Exit QEMU with `Ctrl-a x`.
## Testing
Five layers, all driven by xtask:
1. **Host unit tests** (`cargo xtask test`, first phase) — `cargo test
--lib` over pure-logic modules (e.g. `mem::frame`, `input::RingBuffer`).
The kernel crate is `#![cfg_attr(not(test), no_std)]` so these modules
compile against host `std` under `cargo test`.
2. **In-kernel integration tests** (`cargo xtask test`, second phase) —
each file under `kernel/tests/` is its own `no_std` + `no_main`
kernel binary (116 at last count). `cargo test --target
x86_64-unknown-none` builds each, and a custom runner (`xtask
test-runner`) wraps each compiled ELF in an ISO and boots it under
QEMU. Pass/fail comes from the `isa-debug-exit` protocol (Success =
0x20 → process 65, Failure = 0x10 → process 33). `should_panic`
inverts its panic handler to verify the panic path itself. Tests
cover memory management, scheduling, VFS, ext2, syscalls, signals,
userspace loading, fork/exec, TLS, TTY job control, and more.
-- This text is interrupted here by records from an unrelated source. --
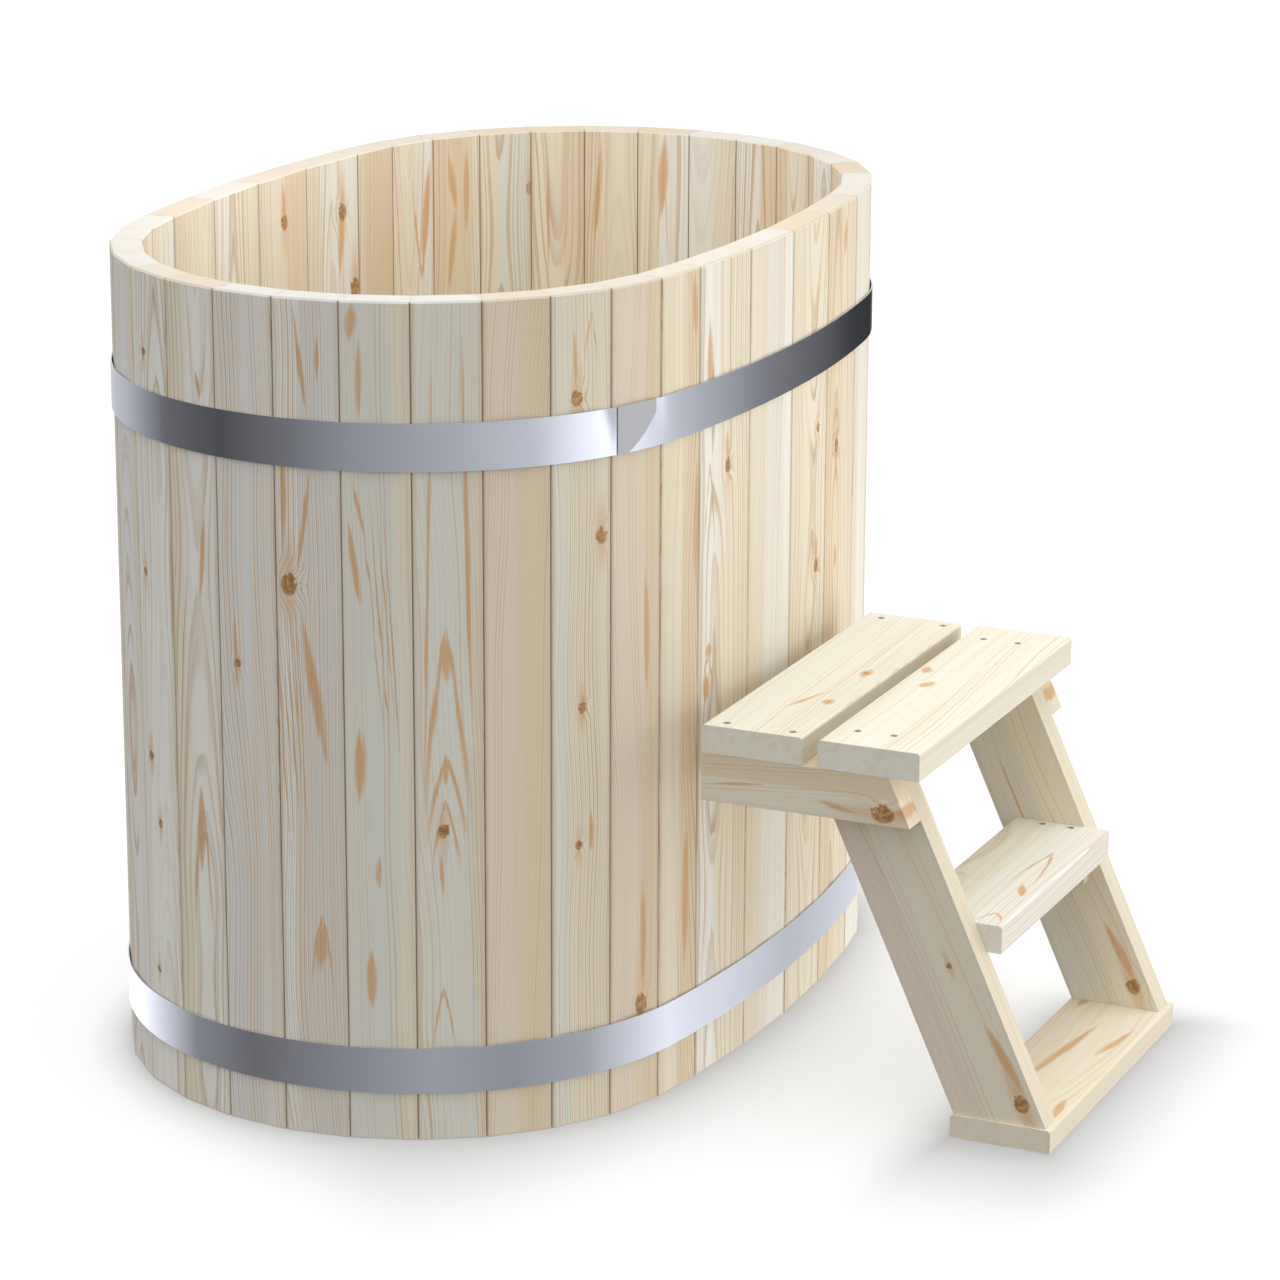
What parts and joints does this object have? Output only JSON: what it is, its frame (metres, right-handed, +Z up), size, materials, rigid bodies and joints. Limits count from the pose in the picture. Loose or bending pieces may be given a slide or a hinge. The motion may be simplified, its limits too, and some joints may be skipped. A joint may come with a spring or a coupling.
{
  "type": "oval wooden plunge tub with step",
  "caption": "Oval coopered tub of upright flat-faced wooden staves held by steel band hoops, with a plank floor, a plugged drain and a sloping timber step on one long side.",
  "frame": {"origin": "middle of the oval, on the floor the tub stands on", "axes": "+X along the oval, -Y towards the step, +Z up"},
  "size_m": [1.2036, 1.2284, 1],
  "materials": {
    "stave_wood": "planed, untreated softwood",
    "floor_wood": "planed, untreated softwood",
    "step_wood": "planed, untreated softwood",
    "hoop_steel": "smooth stainless strip",
    "drain_steel": "satin",
    "screw_steel": "zinc plated",
    "rubber": "matt"
  },
  "bodies": {
    "tub": {"stave_01": "stave_wood", "stave_02": "stave_wood", "stave_03": "stave_wood", "stave_04": "stave_wood", "stave_05": "stave_wood", "stave_06": "stave_wood", "stave_07": "stave_wood", "stave_08": "stave_wood", "stave_09": "stave_wood", "stave_10": "stave_wood", "stave_11": "stave_wood", "stave_12": "stave_wood", "stave_13": "stave_wood", "stave_14": "stave_wood", "stave_15": "stave_wood", "stave_16": "stave_wood", "stave_17": "stave_wood", "stave_18": "stave_wood", "stave_19": "stave_wood", "stave_20": "stave_wood", "stave_21": "stave_wood", "stave_22": "stave_wood", "stave_23": "stave_wood", "stave_24": "stave_wood", "stave_25": "stave_wood", "stave_26": "stave_wood", "stave_27": "stave_wood", "stave_28": "stave_wood", "stave_29": "stave_wood", "stave_30": "stave_wood", "stave_31": "stave_wood", "stave_32": "stave_wood", "stave_33": "stave_wood", "stave_34": "stave_wood", "stave_35": "stave_wood", "stave_36": "stave_wood", "upper_hoop": "hoop_steel", "lower_hoop": "hoop_steel", "floor_board_1": "floor_wood", "floor_board_2": "floor_wood", "floor_board_3": "floor_wood", "floor_board_4": "floor_wood", "floor_board_5": "floor_wood", "floor_bearers": "floor_wood", "drain_flange": "drain_steel", "drain_gasket": "rubber", "drain_nut": "drain_steel", "platform_board_inner": "step_wood", "platform_board_outer": "step_wood", "rail_near": "step_wood", "rail_far": "step_wood", "stringer_near": "step_wood", "stringer_far": "step_wood", "middle_tread": "step_wood", "tread_cleats": "step_wood", "base_board": "step_wood", "wall_ledger": "step_wood", "step_screws": "screw_steel"},
    "plug": {"drain_plug": "rubber"}
  },
  "joints": [
    {"name": "drain_plug_lift", "type": "slide", "parent": "tub", "child": "plug", "axis": [0, 0, 1], "range_m": [0, 0.95]}
  ]
}
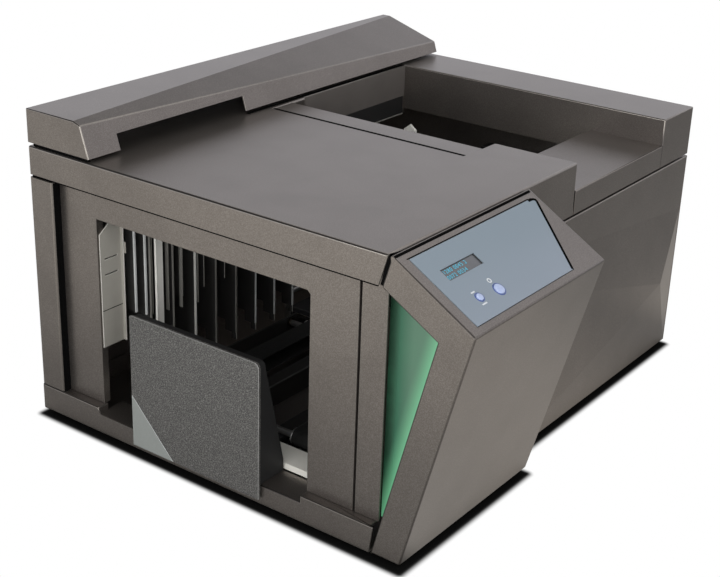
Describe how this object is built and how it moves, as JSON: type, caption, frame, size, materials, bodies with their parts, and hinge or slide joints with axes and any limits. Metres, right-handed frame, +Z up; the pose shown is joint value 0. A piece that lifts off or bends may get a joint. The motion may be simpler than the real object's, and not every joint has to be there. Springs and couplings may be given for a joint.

Integration tests support sharding (`--shard=I/N`) for parallel CI.
3. **POSIX conformance** (`cargo xtask pjdfstest`) — runs the
[pjdfstest](https://github.com/pjd/pjdfstest) suite inside the
kernel to validate filesystem syscall semantics (chmod, chown, link,
mkdir, open, rename, rmdir, symlink, truncate, unlink, utimensat).
4. **Deterministic simulation** (`cargo test -p simulator`) — a
host-side simulator (RFC 0006) replays the kernel's scheduler and
concurrency paths under deterministic seeds, turning flaky
concurrency bugs into reproducible failures. The fast suite (bounded
seed corpus, 10k ticks each) gates every PR; a nightly sweep (10k
randomized seeds × 100k ticks) explores deeper. Failing seeds are
captured as regression fixtures in `tests/seeds/regression.txt`.
5. **End-to-end smoke** (`cargo xtask smoke`) — boots the full kernel
with an ext2 root filesystem on virtio-blk, captures serial output,
and asserts on a fixed list of markers covering the entire boot
sequence: early boot, memory/paging init, ACPI/APIC/HPET/timer
bringup, block device probe, VFS mounts (`/`, `/dev`, `/tmp`),
scheduler online, userspace ELF loading, ring-3 entry, and a
fork+exec+wait round-trip from the init process. Cheap regression
lane: rename a log line and this goes red.
## License
Dual-licensed under MIT or Apache-2.0.